Home >> Folkways And Mores

Folkways And Mores

The concept of folkways is associated with the name of William Graham Sumner who made one of the most fruitful and clarifying analysis of culture and its implications. He was one of the best –loved and most inspiring teachers at Yale where he used to teach political economy but later he changed his interest to sociology. In his sociological classic Folkways Sumner has made a notable contribution to the understanding of individual behavior. Sumner conceived of culture in terms of folkways and mores and used the term folkways in a very comprehensive sense. According to him

"They (folkways) are like products of natural forces which men unconsciously set in operations or they are like the instinctive ways of animals which are developed out of experience which reach a final form of maximum adaptation to an interest which are handed down by tradition and admit of no exception or variation yet change to meet new conditions still within the same limited methods and without rational reflection or purpose.

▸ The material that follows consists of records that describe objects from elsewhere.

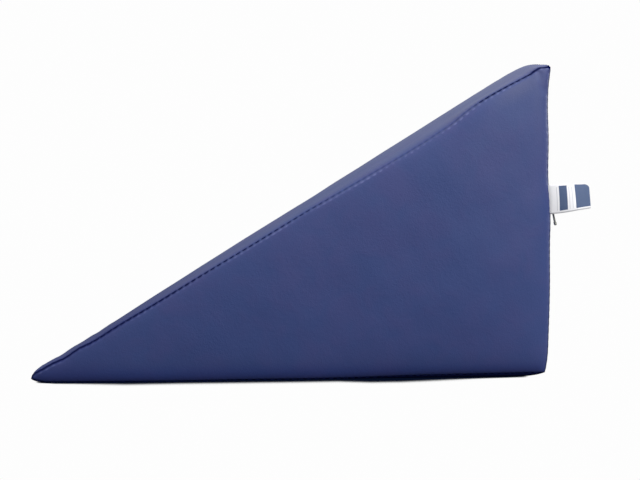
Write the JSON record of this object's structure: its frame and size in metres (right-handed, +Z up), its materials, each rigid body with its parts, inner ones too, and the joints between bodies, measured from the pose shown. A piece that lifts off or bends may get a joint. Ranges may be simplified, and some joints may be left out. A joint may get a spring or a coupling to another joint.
{
  "type": "positioning wedge cushion",
  "caption": "Right-angled foam wedge cushion in a sewn smooth vinyl cover, with a folded side label and a zip across the tall back.",
  "frame": {"origin": "middle of the flat base, on the surface it rests on", "axes": "+X from the thin edge to the tall back, +Z up, -Y towards the side that the label hangs from"},
  "size_m": [0.5414, 0.3184, 0.3185],
  "materials": {
    "cover": "smooth navy vinyl with a fine grain and a soft sheen",
    "label": "white satin ribbon with plain navy blocks",
    "tape": "woven navy zip tape",
    "coil": "navy nylon zip coil",
    "slider_metal": "dull grey die-cast zinc"
  },
  "bodies": {
    "root": {"cushion": "cover", "care_label": "label", "zip_tape": "tape", "zip_chain": "coil", "zip_slider": "slider_metal", "zip_pull": "slider_metal"}
  },
  "joints": []
}
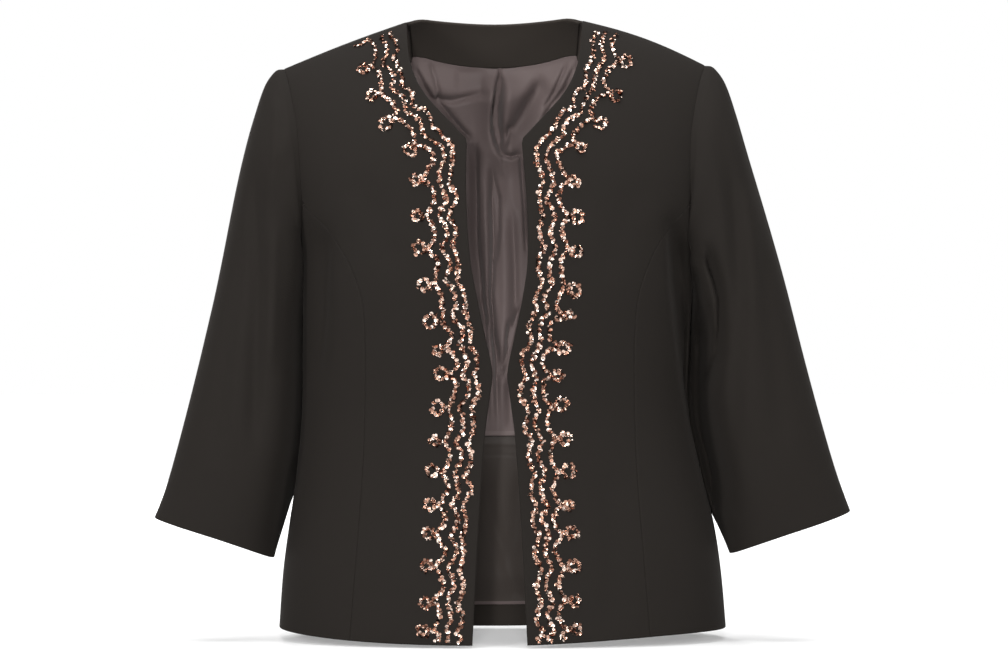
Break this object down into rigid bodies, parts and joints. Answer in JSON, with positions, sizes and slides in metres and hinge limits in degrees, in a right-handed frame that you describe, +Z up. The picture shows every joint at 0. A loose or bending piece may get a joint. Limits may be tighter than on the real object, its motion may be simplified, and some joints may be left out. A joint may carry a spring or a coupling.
{
  "type": "collarless open-front blazer, filled out as worn",
  "caption": "Women's collarless edge-to-edge blazer with princess seams and three-quarter set-in sleeves, standing filled out and hollow.",
  "frame": {"origin": "where the wearer's shoulders carry it: midway between the two points where the shoulder seams meet the neckline", "axes": "+Z up, the front faces -Y, +X towards the wearer's left"},
  "size_m": [0.6744, 0.2321, 0.6065],
  "materials": {
    "suiting": "matt near-black brown twill suiting",
    "taupe_satin": "soft taupe-grey lining satin",
    "dark_satin": "soft dark brown lining satin",
    "copper_sequin": "small cupped sequins in mixed copper and rose gold"
  },
  "bodies": {
    "root": {"front_left": "suiting", "front_right": "suiting", "side_front_left": "suiting", "side_front_right": "suiting", "back": "suiting", "sleeve_left": "suiting", "sleeve_right": "suiting", "neck_facing": "suiting", "lining_upper": "taupe_satin", "lining_lower": "dark_satin"}
  },
  "joints": []
}
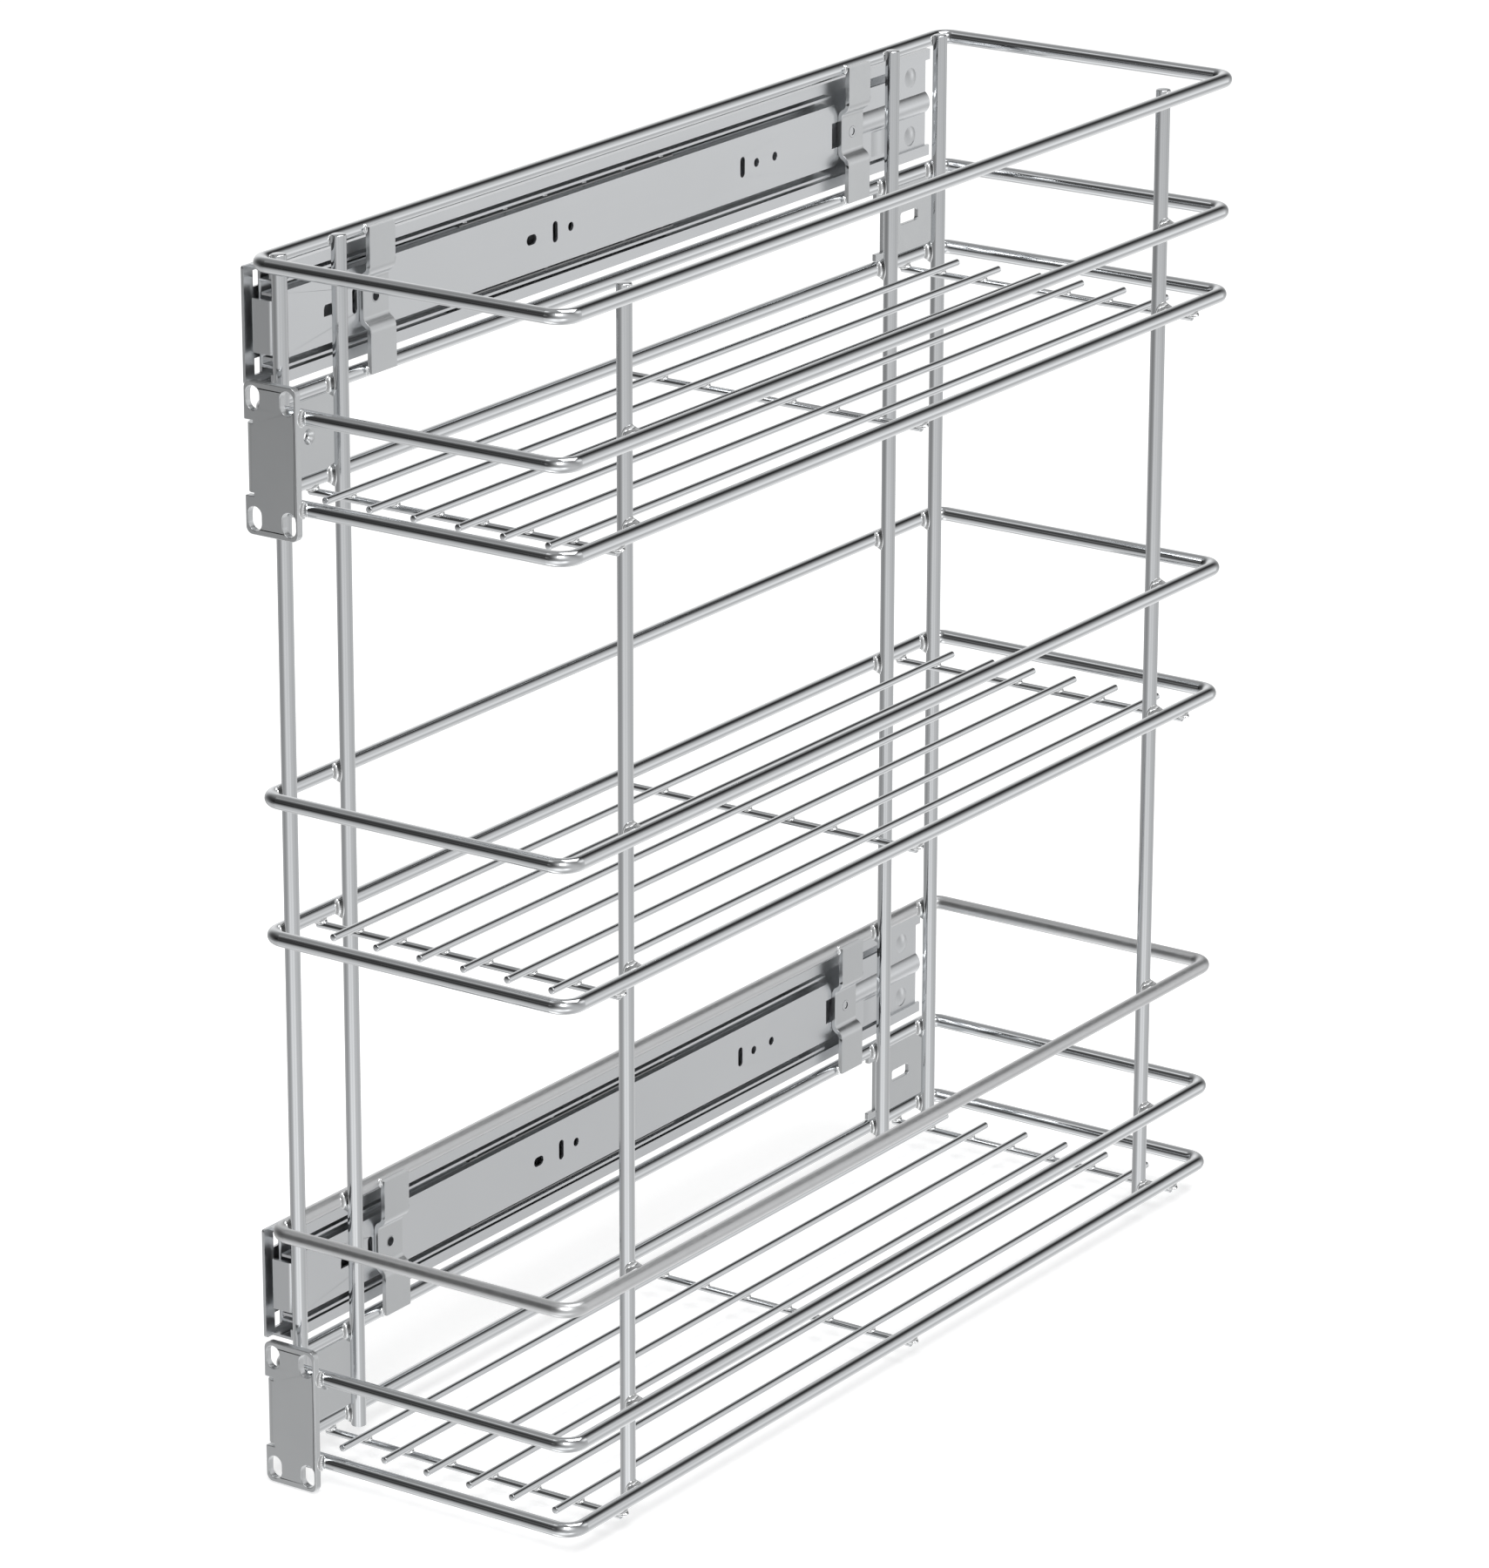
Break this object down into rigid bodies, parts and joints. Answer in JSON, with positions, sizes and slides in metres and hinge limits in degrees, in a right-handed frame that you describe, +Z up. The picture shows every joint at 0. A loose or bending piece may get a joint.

From this it results that all the life of human beings in all ages and stages of culture is primarily controlled by a vast mass of folkways handed down from the earliest existence of the race, having the nature of the ways of other animals only the top most layers of which are subject to change and control and have been somewhat modified by human philosophy, ethics and religion or by other acts of intelligent reflection."

Folkways are recognized ways of behavior. The folkways are thus the recognized ways of behaving and acting in societies that arise automatically within a group to meet the problems of social living. According to Maclver Folkways are the recognized or accepted ways of behaving in society. According to Lundberg Folkways are the typical or habitual beliefs, attitudes and styles of conduct observed within a group or community.